The Timaru Herald

How to explain vaccines to kids

- Siouxsie Wiles @Siouxsiew

Like most kids, my daughter has always been full of questions. Why is the sky blue? Why do I have to brush my teeth? Why do cats purr? She’s a smart cookie, and at an early age she realised that whenever I didn’t know the answer to something, I would suggest we look it up together. It soon became her favourite delay tactic at bed time.

When she was 4, we were sitting in our doctor’s waiting room and she asked why we were there.

She knew she wasn’t sick. ‘‘Are you sick?’’ she asked with a look of concern on her face. No, I wasn’t sick. We were there to get her the MMR vaccine.

And then the questions started. What’s a vaccine? Why do I have to have it? Will it hurt? As we waited, I explained that she was going to get an injection.

Yes, it would hurt, but only a little, like a pinprick.

That she might feel a little hot and tired for a few days, but that I would look after her.

I explained that the injection was to prepare her body so that if it met the nasty microbes that cause measles, mumps and rubella, she could fight them off without her even knowing.

She asked what would happen if she didn’t get the ‘‘prickly’’.

I explained that if she caught one of those nasty microbes, she might get really sick.

Would she die, she asked.

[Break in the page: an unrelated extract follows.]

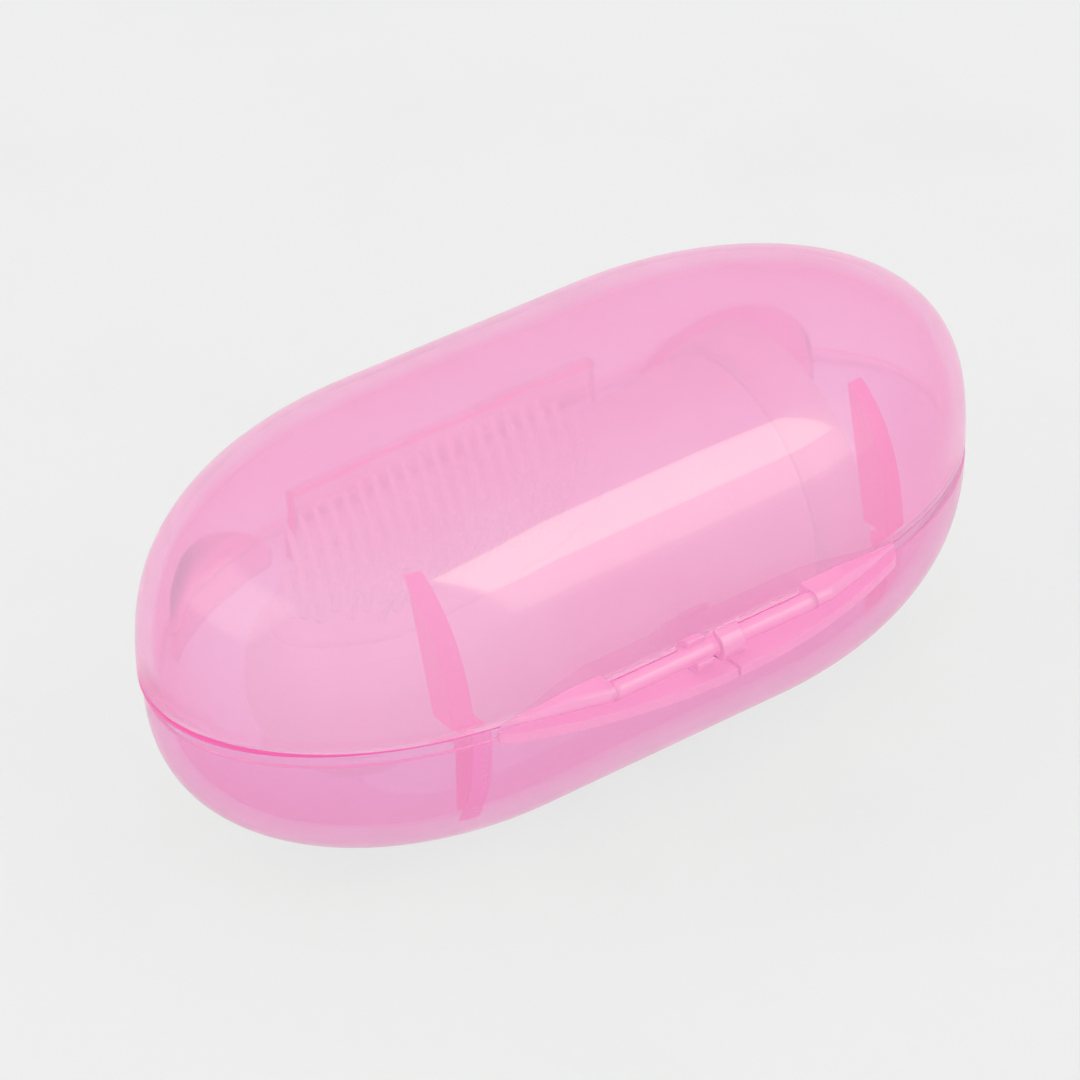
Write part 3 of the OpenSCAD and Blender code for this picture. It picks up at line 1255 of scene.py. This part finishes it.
@dataclass
class Studio:
    """Pale table, soft lamps and the camera."""

    azimuth: float = -36.075
    elevation: float = 34.612
    roll: float = -1.363
    distance: float = 407.918
    lens: float = 186.37
    across: float = -1.619
    upward: float = 0.304
    table_size: float = 6.0
    tone: Colour = colour(239, 239, 239)
    fill: float = 0.96
    gloss_tint: Tuple[float, float, float] = (1.0, 1.0, 0.5)

    def build(self) -> None:
        """Builds the camera, the table, the sky and the lamps."""
        self.build_camera()
        self.build_table()
        self.build_sky()
        tint = self.gloss_tint
        for lamp in (
            Lamp("front_softbox", 31.0, 31.0, (1.5, 2.3), 2.3, 2.5),
            Lamp("left_softbox", -105.0, 40.0, (2.7, 1.6), 2.3, 2.0),
            Lamp("front_gloss", 31.0, 31.0, (1.5, 2.3), 2.3, 105.0, False, tint),
            Lamp("front_gloss_core", 31.0, 42.0, (1.4, 1.2), 2.28, 5.0, False, tint),
            Lamp("left_gloss", -105.0, 40.0, (2.5, 1.5), 2.3, 90.0, False, tint),
        ):
            lamp.build()

    def build_camera(self) -> None:
        """Makes the camera at the viewing angle."""
        data = bpy.data.cameras.new("camera")
        data.lens = self.lens
        data.sensor_width = 36.0
        data.clip_start, data.clip_end = 0.01, 20.0
        made = stand("camera", data)
        back = direction(self.azimuth, self.elevation)
        a, roll = math.radians(self.azimuth), math.radians(self.roll)
        level = Vector((math.cos(a), math.sin(a), 0.0))
        up = back.cross(level)
        right = level * math.cos(roll) + up * math.sin(roll)
        top = up * math.cos(roll) - level * math.sin(roll)
        at = back * self.distance + right * self.across + top * self.upward
        turn = Matrix((right, top, back)).transposed().to_4x4()
        made.matrix_world = Matrix.Translation(place(at)) @ turn
        bpy.context.scene.camera = made

    def build_table(self) -> None:
        """Makes the pale table top that everything stands on."""
        mesh = bpy.data.meshes.new("table_top")
        work = bmesh.new()
        bmesh.ops.create_grid(work, x_segments=8, y_segments=8, size=self.table_size / 2)
        work.to_mesh(mesh)
        work.free()
        mesh.materials.append(TableTop().make())
        stand("table_top", mesh)

    def build_sky(self) -> None:
        """Makes an even pale surrounding that also shows in gloss."""
        world = bpy.data.worlds.new("studio")
        world.use_nodes = True
        bpy.context.scene.world = world
        mix = Nodes(world.node_tree)
        seen = mix.node("ShaderNodeBackground", Color=self.tone, Strength=1.0)
        fill = mix.node("ShaderNodeBackground", Color=colour(255, 255, 255), Strength=self.fill)
        shown = mix.ray("Is Camera Ray") + mix.ray("Is Glossy Ray") + mix.ray("Is Transmission Ray")
        both = mix.mix_shaders(shown.clamped(), fill, seen)
        mix.node("ShaderNodeOutputWorld", Surface=both)


def main() -> None:
    """Builds the whole scene."""
    logging.basicConfig(level=logging.INFO, format="%(message)s")
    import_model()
    bpy.context.scene.view_settings.view_transform = "Standard"
    Studio().build()
    wall = {"ior": 1.3, "ripple": 0.12}
    lid_clear = ClearPlastic(
        "clear_pink_lid", (255, 214, 240), (255, 147, 204), 0.74, 0.08,
        (0.995, 0.99, 0.992, 1.0), **wall,
    ).make()
    base_clear = ClearPlastic(
        "clear_pink_base", (249, 197, 232), (250, 145, 202), 0.74, 0.10,
        (0.978, 0.972, 0.975, 1.0), **wall,
    ).make()
    rim = ClearPlastic(
        "rim_pink", (255, 92, 178), (255, 88, 175), 0.15, 0.10, coat=0.4, grain=0.0
    ).make()
    line = ClearPlastic(
        "line_pink", (255, 158, 208), (255, 150, 204), 0.5, 0.08, grain=0.0
    ).make()
    edge = ClearPlastic(
        "edge_pink", (255, 174, 217), (255, 154, 208), 0.35, 0.06, (1.0, 0.99, 0.995, 1.0),
        grain=0.0,
    ).make()
    thin = {"ior": 1.08, "coat": 0.0}
    band = ClearPlastic("band_pink", (255, 240, 248), (255, 215, 236), 0.95, 0.06, **thin).make()
    tab = ClearPlastic("tab_pink", (255, 196, 229), (255, 178, 220), 0.88, 0.06, **thin).make()
    inner = {"ior": 1.2, "coat": 0.0}
    web = ClearPlastic("web_pink", (255, 84, 188), (255, 78, 184), 0.45, 0.06, **inner).make()
    root = ClearPlastic(
        "web_root_pink", (255, 52, 180), (255, 48, 176), 0.15, 0.10, **inner
    ).make()
    low_root = ClearPlastic(
        "low_root_pink", (255, 150, 214), (255, 142, 210), 0.3, 0.10, **inner
    ).make()
    rubber = {"coat": 0.0, "ripple": 0.12, "ripple_scale": 420.0, "grain": 0.10}
    silicone = ClearPlastic(
        "milky_silicone", (245, 188, 217), (240, 176, 209), 0.5, 0.2,
        (1.0, 0.998, 0.999, 1.0), ior=1.1, **rubber,
    ).make()
    bristle = ClearPlastic(
        "bristle_silicone", (252, 202, 226), (250, 192, 220), 0.58, 0.2,
        (1.0, 0.998, 0.999, 1.0), ior=1.08, **rubber,
    ).make()
    hinge = Hinge()
    shared = {"hinge": hinge, "rim_finish": rim, "edge_finish": edge, "web_finish": web}
    Lid(wall_finish=lid_clear, root_finish=root, **shared).build()
    Base(
        wall_finish=base_clear, root_finish=low_root, line_finish=line, band_finish=band,
        tab_finish=tab, **shared,
    ).build()
    Brush(skin_finish=silicone, bristle_finish=bristle).build()
    LOG.info("size written")


if __name__ == "__main__":
    main()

I didn’t think so, I told her.

But she might spread those nasty microbes to a young baby, or someone who was already sick, and they could end up in the hospital or die.

I explained to her that caring about others meant that we got our ‘‘pricklies’’ to make a big safe blanket to protect all the people who couldn’t get a prickly.

For days afterwards, she proudly showed her plaster to everyone she met, telling them about the blanket and explaining herd immunity.

The NZ Skeptics has just launched The Force Field Film Challenge, asking our primary and intermedia­te students to explain vaccinatio­n and herd immunity in under three minutes.

I can’t wait to see what our kids come up with.

Caring about others meant that we got our ‘‘pricklies’’ to make a big safe blanket to protect all the people who couldn’t get a prickly.